• Instructions to follow
Copy the lines verbatim, beginning with the line that contains "Recreate this object as parametric" and continuing through the end of the data, and only those lines.

• Dataset records

◆ ◆ ◆

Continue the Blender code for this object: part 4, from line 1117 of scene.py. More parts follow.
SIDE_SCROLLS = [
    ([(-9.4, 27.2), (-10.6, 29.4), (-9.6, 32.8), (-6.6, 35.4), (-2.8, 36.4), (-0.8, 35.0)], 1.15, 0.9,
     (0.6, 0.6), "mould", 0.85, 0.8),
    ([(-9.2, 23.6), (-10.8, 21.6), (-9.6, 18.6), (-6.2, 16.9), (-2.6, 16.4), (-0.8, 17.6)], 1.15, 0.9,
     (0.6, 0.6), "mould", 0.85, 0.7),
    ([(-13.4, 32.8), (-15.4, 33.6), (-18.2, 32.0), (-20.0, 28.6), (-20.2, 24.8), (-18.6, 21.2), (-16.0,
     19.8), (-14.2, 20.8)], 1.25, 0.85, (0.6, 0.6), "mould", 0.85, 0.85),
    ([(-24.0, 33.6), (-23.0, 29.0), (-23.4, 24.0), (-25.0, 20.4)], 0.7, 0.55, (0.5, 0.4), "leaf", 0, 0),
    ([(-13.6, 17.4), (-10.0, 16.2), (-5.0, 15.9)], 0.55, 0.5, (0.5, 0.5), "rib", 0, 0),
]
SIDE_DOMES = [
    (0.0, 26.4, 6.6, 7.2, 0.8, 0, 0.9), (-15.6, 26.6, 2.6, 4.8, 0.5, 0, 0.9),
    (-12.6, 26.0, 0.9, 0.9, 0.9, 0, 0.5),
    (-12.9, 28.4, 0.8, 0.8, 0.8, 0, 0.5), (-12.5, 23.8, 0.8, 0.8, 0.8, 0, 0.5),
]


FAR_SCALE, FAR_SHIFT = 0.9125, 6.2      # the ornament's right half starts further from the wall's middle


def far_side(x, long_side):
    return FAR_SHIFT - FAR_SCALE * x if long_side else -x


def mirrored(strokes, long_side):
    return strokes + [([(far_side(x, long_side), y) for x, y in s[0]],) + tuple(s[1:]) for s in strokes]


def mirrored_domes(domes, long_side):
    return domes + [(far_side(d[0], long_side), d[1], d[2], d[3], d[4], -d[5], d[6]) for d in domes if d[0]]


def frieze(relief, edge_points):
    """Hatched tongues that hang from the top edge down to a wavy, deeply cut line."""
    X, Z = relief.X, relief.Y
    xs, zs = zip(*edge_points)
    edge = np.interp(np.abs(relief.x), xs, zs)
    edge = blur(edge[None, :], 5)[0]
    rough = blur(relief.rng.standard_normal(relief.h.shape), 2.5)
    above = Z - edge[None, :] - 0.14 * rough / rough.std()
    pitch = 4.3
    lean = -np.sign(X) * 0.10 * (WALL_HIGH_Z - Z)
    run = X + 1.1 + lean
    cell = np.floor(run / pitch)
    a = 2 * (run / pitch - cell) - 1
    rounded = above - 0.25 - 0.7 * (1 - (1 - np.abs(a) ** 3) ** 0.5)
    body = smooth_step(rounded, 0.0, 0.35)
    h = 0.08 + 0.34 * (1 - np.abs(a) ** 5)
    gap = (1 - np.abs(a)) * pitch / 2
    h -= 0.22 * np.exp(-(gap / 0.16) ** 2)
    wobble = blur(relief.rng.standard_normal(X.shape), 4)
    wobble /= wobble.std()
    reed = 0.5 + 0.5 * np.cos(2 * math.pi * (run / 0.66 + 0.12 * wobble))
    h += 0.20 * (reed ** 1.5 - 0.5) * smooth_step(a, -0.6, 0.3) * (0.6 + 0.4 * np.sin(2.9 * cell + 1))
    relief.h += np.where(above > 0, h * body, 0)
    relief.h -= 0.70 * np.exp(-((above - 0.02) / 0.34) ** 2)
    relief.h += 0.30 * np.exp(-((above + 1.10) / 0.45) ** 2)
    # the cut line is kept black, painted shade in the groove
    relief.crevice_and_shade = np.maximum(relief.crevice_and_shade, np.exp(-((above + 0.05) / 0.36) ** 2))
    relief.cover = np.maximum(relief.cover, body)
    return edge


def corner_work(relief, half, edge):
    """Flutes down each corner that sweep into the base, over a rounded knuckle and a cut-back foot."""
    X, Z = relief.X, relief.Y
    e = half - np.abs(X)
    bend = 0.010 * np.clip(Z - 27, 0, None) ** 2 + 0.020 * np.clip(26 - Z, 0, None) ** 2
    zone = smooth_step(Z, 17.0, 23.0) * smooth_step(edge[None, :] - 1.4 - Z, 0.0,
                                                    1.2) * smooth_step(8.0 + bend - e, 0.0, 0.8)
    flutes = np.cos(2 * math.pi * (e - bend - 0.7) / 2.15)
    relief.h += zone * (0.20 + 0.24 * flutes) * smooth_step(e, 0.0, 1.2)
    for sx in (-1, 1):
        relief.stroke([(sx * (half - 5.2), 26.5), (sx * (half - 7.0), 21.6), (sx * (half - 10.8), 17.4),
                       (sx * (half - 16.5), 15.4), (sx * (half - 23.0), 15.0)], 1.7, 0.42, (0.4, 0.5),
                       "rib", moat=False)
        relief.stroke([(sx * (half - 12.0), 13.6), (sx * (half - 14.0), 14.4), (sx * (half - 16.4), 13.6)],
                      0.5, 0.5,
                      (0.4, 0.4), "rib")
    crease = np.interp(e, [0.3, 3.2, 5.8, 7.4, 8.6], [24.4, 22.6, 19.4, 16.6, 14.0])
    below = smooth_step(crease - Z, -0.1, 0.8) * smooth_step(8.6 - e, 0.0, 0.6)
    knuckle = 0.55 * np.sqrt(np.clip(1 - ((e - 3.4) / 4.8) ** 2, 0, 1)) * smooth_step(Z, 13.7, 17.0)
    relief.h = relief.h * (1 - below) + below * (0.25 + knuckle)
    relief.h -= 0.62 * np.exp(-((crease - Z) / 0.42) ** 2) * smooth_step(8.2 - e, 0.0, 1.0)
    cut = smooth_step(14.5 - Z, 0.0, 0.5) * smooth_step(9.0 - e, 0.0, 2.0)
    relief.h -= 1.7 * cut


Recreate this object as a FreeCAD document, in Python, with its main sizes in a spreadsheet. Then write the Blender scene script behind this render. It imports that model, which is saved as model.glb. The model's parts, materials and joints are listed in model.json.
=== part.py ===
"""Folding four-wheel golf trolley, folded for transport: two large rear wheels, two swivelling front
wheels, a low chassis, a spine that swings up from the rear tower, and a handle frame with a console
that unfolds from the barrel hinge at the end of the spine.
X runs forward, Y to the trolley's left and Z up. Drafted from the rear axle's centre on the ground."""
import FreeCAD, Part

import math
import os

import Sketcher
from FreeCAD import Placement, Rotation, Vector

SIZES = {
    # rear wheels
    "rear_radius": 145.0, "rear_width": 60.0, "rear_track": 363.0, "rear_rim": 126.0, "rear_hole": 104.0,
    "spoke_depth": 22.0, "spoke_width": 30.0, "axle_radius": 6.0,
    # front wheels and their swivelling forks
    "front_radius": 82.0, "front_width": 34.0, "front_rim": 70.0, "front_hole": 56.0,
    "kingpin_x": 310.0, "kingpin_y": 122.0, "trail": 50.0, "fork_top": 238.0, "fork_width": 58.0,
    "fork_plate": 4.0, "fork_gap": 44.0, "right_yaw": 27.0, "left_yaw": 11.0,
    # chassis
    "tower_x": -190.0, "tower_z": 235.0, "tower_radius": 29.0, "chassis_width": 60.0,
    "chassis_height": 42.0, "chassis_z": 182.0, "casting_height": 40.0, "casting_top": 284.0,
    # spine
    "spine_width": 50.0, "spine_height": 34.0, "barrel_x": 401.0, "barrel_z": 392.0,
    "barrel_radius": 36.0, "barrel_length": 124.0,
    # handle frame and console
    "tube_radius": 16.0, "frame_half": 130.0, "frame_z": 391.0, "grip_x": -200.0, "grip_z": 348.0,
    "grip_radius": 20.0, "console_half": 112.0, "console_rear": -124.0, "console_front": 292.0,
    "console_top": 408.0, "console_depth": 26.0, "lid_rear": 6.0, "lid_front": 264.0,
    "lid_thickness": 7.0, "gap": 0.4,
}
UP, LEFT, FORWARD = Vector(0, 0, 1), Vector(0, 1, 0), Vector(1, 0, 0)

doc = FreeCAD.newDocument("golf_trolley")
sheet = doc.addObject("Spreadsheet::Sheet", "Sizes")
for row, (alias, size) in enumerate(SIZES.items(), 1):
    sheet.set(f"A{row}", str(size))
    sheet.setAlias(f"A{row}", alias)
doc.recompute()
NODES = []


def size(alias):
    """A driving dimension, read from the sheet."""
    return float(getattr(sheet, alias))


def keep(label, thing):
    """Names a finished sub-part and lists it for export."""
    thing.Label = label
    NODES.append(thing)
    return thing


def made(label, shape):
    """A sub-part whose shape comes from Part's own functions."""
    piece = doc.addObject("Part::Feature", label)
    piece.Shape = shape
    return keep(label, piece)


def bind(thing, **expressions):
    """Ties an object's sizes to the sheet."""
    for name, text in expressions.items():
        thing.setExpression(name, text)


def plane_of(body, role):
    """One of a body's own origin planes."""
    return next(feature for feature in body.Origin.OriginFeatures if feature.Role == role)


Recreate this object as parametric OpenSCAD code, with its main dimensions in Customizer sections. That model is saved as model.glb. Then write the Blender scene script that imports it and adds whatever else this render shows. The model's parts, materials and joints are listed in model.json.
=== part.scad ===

◆ ◆ ◆

• Result of the exercise
Recreate this object as parametric OpenSCAD code, with its main dimensions in Customizer sections. That model is saved as model.glb. Then write the Blender scene script that imports it and adds whatever else this render shows. The model's parts, materials and joints are listed in model.json.
=== part.scad ===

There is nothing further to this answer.